§ EXERCISE PROMPT
Go through the material below and copy each line where the word "bodies" appears.

§ STORED ROWS
┌──

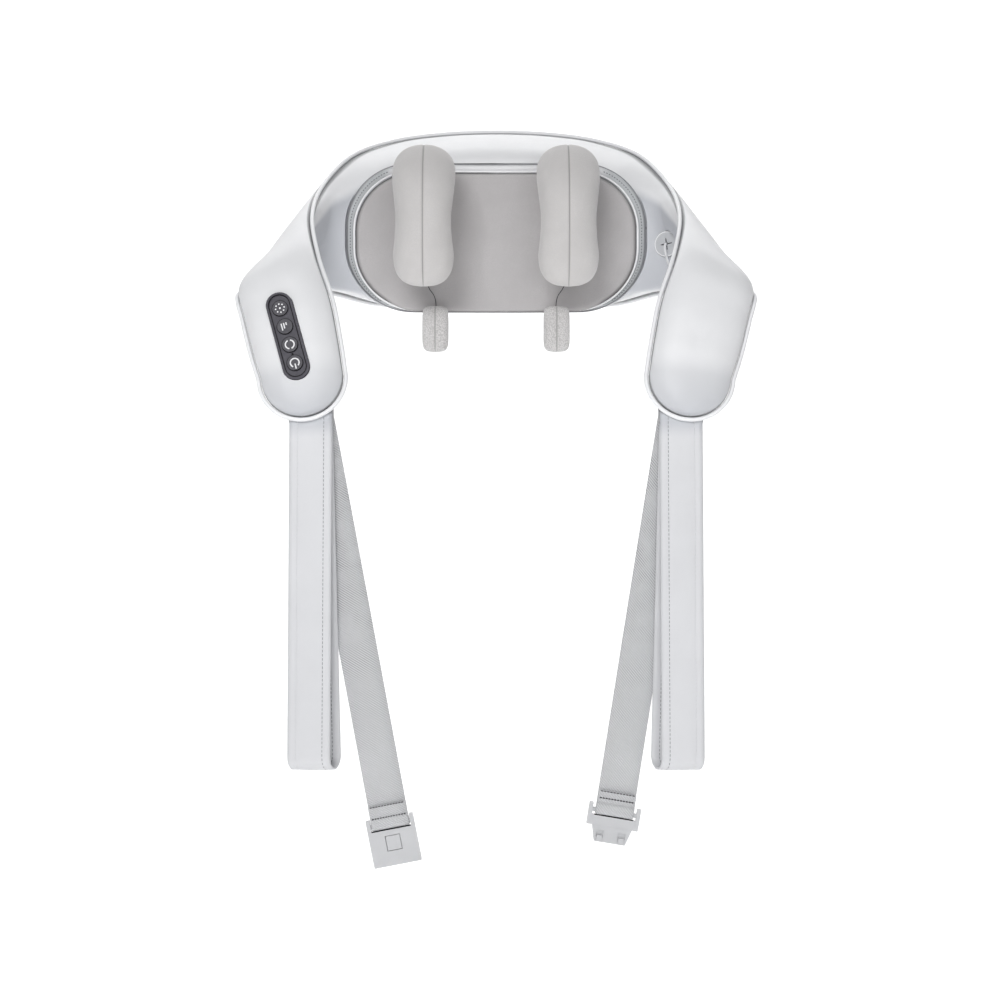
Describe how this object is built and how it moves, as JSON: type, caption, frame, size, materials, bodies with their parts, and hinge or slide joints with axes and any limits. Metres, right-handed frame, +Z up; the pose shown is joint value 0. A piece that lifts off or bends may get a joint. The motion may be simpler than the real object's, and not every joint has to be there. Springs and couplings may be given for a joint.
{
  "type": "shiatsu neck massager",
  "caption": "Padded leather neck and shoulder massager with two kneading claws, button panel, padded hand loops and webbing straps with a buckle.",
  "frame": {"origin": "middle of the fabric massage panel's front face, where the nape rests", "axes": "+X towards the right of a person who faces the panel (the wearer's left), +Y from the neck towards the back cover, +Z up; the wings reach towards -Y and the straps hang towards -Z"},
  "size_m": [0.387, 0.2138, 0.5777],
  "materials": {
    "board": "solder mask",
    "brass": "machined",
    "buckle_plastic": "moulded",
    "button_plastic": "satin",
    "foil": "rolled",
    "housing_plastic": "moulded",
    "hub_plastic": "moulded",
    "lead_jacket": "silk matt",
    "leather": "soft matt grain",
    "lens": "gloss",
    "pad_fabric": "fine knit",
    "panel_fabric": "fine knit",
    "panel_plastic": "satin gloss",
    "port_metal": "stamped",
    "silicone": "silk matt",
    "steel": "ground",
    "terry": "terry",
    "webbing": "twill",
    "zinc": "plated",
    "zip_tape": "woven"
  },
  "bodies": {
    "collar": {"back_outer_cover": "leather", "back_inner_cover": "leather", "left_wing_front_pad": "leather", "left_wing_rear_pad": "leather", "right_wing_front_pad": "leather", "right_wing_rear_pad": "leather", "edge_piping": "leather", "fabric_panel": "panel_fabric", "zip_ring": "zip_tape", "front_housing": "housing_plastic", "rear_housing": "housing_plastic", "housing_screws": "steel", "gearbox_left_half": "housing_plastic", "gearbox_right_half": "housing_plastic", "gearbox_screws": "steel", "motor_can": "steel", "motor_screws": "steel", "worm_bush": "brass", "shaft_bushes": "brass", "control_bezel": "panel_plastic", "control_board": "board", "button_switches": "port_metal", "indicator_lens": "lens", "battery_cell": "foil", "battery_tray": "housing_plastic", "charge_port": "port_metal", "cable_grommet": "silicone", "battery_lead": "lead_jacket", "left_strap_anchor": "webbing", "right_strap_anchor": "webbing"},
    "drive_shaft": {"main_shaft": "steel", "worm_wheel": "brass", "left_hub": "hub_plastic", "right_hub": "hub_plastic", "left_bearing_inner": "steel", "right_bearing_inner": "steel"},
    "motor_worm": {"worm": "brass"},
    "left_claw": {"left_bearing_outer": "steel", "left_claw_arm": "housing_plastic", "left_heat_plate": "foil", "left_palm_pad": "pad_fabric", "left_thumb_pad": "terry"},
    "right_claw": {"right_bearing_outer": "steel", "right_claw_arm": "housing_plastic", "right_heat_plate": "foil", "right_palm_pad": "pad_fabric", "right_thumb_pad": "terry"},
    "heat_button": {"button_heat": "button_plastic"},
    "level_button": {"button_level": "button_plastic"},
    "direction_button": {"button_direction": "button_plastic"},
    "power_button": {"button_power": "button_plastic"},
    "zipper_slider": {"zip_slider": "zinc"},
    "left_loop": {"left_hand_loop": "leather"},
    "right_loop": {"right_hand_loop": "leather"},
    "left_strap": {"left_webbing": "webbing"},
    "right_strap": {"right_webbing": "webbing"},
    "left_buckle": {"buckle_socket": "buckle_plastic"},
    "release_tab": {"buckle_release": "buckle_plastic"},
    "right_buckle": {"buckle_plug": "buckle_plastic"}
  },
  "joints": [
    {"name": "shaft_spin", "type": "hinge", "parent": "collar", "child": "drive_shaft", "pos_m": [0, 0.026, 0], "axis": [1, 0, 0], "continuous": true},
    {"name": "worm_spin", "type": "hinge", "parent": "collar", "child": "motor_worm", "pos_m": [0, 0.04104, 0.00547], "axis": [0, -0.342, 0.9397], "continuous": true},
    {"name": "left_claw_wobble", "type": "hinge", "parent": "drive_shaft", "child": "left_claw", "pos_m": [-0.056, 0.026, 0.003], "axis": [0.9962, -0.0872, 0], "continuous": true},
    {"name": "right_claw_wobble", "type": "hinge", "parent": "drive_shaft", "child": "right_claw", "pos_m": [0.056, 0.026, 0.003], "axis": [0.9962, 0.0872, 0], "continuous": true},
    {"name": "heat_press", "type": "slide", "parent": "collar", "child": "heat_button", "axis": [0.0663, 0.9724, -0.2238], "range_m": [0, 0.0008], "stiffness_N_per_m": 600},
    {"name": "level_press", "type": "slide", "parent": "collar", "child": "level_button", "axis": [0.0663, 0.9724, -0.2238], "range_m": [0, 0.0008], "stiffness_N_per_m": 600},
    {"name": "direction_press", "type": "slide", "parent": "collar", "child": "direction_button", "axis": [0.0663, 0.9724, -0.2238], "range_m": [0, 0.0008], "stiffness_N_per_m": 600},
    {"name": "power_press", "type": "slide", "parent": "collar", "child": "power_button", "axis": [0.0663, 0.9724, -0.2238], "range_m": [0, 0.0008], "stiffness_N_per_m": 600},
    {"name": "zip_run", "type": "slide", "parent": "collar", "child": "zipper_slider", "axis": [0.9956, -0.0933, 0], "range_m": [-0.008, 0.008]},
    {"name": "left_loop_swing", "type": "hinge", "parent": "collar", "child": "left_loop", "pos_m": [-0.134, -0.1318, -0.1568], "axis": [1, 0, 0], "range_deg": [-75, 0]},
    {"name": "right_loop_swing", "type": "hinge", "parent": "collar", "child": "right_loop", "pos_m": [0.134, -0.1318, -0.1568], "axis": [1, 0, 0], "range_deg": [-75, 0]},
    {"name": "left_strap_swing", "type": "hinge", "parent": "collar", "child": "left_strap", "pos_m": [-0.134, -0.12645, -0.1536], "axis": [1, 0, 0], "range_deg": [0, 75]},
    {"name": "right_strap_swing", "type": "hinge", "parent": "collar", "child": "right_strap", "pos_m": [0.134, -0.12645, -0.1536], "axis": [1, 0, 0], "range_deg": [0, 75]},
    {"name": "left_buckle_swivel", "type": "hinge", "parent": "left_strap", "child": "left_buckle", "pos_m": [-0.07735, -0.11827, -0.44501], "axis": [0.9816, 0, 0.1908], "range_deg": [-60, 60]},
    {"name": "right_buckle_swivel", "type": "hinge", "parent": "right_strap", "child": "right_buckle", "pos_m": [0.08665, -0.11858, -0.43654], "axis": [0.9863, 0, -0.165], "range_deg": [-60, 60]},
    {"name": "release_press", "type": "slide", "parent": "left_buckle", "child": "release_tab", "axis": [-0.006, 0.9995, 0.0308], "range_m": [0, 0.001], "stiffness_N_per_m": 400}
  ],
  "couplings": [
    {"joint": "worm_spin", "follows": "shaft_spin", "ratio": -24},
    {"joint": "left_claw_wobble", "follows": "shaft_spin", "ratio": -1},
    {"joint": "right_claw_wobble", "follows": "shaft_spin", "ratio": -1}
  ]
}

└──
┌──

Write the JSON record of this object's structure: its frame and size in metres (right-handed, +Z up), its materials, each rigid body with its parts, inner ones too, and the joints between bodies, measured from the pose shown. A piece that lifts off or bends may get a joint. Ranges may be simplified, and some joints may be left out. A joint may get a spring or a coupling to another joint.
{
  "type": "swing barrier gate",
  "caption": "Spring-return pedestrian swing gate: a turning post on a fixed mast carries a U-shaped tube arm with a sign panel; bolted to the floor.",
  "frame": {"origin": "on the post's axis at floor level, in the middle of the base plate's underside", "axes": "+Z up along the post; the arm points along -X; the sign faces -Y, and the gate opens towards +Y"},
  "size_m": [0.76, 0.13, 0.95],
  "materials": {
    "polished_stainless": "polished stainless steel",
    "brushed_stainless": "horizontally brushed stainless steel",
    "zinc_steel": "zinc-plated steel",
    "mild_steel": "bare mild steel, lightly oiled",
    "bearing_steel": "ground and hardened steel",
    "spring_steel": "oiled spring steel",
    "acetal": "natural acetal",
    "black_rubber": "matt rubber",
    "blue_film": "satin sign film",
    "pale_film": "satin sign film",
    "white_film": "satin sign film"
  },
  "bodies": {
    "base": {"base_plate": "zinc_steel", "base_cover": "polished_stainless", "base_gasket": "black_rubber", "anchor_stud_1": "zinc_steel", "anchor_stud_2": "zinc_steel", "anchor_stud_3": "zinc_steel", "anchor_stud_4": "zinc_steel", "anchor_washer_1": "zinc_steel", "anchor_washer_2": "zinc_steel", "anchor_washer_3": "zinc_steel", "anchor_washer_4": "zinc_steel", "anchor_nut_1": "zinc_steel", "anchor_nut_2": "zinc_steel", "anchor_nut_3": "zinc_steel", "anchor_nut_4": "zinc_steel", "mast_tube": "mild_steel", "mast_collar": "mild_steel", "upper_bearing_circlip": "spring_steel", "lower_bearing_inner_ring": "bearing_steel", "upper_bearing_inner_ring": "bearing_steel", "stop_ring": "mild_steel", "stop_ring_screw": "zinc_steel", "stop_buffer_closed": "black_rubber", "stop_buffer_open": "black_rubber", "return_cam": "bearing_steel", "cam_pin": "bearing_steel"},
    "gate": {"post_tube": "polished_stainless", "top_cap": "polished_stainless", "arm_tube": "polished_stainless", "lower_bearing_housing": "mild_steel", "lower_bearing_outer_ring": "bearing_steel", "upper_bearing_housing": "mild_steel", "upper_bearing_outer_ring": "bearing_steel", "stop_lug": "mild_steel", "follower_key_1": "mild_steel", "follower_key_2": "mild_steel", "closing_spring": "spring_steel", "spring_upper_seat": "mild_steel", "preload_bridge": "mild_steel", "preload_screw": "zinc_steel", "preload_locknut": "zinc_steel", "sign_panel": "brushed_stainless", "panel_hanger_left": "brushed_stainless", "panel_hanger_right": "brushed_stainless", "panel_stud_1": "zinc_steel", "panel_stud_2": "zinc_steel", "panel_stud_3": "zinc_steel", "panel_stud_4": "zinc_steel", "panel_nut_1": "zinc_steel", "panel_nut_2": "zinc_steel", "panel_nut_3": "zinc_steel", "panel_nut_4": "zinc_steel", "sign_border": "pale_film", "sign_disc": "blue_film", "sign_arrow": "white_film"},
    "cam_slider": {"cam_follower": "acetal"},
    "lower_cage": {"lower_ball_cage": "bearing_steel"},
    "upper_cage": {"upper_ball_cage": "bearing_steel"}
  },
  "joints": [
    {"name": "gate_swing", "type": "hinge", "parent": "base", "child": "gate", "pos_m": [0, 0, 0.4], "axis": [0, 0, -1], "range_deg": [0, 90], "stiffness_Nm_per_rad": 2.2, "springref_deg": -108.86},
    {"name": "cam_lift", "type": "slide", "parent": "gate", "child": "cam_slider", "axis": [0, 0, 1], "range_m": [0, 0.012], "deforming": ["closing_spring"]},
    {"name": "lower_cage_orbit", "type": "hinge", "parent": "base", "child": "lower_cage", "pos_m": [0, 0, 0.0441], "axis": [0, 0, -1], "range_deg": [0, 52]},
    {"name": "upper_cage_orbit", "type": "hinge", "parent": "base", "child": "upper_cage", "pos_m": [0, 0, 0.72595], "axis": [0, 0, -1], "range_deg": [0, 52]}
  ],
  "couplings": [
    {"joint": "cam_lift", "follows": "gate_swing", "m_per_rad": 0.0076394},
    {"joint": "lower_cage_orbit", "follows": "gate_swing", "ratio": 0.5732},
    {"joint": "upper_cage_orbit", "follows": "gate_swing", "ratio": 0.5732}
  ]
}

└──

§ RESPONSE
Describe how this object is built and how it moves, as JSON: type, caption, frame, size, materials, bodies with their parts, and hinge or slide joints with axes and any limits. Metres, right-handed frame, +Z up; the pose shown is joint value 0. A piece that lifts off or bends may get a joint. The motion may be simpler than the real object's, and not every joint has to be there. Springs and couplings may be given for a joint.
  "bodies": {
Write the JSON record of this object's structure: its frame and size in metres (right-handed, +Z up), its materials, each rigid body with its parts, inner ones too, and the joints between bodies, measured from the pose shown. A piece that lifts off or bends may get a joint. Ranges may be simplified, and some joints may be left out. A joint may get a spring or a coupling to another joint.
  "bodies": {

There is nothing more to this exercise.